Problem to work on
Copy every line that contains the string "manifold" from the entries below.
* Start Raw records *
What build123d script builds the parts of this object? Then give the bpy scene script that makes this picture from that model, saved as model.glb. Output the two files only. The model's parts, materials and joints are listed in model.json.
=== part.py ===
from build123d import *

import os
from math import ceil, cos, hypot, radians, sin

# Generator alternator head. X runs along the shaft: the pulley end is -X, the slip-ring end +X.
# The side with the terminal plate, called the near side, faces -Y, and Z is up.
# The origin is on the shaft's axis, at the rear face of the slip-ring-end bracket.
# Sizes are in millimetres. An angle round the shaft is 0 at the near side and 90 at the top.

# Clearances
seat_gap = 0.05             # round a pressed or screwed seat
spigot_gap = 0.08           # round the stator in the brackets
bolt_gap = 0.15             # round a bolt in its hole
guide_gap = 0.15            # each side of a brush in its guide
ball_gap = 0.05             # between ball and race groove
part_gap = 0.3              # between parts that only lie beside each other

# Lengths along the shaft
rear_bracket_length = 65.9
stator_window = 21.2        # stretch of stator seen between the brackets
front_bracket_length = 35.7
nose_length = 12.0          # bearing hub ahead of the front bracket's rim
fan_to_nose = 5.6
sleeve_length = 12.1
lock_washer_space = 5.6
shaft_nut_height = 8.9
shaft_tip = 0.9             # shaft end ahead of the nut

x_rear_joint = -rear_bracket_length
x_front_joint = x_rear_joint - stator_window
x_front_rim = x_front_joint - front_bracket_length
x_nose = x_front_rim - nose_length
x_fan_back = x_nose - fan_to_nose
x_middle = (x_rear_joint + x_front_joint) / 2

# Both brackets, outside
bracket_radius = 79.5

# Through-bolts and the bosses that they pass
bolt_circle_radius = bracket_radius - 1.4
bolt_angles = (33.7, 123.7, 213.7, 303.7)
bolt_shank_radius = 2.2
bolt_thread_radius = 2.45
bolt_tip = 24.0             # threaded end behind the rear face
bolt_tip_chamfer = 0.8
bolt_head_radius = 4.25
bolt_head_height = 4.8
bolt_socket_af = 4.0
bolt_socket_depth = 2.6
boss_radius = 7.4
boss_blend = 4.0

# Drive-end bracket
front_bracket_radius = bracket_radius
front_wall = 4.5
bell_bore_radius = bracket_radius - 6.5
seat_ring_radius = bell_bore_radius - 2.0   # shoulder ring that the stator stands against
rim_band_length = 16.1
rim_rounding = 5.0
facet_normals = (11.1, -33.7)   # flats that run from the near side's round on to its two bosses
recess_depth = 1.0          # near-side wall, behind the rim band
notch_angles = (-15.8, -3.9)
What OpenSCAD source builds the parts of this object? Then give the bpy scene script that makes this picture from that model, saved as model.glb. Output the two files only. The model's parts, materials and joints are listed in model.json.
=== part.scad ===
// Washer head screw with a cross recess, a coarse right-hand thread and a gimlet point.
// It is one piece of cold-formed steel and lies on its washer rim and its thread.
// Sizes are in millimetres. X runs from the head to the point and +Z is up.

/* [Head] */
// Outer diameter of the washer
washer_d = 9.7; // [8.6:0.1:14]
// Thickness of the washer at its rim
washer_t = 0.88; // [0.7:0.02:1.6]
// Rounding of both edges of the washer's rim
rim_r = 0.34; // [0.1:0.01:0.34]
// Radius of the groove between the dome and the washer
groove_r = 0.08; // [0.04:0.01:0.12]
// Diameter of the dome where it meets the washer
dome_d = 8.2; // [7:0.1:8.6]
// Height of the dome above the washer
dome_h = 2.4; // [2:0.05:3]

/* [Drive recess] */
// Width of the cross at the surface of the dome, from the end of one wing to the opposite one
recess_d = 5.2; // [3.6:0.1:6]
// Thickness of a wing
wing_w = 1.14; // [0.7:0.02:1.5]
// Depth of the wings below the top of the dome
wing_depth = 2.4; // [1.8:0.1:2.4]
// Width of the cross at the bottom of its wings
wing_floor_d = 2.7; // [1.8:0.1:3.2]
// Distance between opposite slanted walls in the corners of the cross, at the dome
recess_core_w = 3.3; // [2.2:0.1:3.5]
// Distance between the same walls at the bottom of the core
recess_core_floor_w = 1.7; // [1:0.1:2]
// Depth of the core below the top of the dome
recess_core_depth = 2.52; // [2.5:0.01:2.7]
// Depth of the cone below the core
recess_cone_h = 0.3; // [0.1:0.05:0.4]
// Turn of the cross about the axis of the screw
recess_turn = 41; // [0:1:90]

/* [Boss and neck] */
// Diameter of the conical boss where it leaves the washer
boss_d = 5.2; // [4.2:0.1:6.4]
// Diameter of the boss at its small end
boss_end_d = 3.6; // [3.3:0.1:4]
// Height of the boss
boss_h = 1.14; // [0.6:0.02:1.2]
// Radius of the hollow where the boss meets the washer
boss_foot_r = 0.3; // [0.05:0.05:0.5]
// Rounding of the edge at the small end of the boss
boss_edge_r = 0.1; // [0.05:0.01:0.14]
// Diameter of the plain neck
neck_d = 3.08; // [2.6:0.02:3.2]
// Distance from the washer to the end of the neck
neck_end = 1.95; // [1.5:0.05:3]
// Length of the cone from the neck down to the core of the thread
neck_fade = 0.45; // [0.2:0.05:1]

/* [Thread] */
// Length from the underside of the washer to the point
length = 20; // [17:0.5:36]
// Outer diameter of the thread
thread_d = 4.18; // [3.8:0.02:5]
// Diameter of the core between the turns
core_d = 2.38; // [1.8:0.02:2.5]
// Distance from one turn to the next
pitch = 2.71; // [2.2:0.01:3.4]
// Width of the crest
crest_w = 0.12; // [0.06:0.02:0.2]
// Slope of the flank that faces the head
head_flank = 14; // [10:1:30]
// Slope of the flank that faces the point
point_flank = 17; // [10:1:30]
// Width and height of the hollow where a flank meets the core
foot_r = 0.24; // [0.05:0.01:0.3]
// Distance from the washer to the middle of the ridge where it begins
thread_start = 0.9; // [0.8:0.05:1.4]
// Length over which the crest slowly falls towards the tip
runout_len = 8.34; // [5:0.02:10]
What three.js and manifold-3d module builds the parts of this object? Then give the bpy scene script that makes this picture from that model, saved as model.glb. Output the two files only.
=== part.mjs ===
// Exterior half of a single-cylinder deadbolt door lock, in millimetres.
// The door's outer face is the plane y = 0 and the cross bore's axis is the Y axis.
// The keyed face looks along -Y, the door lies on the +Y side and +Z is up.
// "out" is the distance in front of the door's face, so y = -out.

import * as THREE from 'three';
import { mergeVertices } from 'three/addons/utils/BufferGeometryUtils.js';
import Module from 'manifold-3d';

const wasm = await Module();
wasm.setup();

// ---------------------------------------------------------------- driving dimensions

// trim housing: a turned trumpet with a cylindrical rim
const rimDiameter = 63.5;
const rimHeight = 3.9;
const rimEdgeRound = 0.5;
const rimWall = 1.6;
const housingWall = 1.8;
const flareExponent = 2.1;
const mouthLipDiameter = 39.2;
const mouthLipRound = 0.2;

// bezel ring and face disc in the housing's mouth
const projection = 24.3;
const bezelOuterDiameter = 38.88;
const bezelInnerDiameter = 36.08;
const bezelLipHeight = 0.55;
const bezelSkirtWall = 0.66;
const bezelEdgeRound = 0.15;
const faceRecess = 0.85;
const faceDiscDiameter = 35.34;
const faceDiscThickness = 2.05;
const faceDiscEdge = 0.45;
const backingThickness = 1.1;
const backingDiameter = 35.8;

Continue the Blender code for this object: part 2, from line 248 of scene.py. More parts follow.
* End Raw records *
Finished exercise
What three.js and manifold-3d module builds the parts of this object? Then give the bpy scene script that makes this picture from that model, saved as model.glb. Output the two files only.
import Module from 'manifold-3d';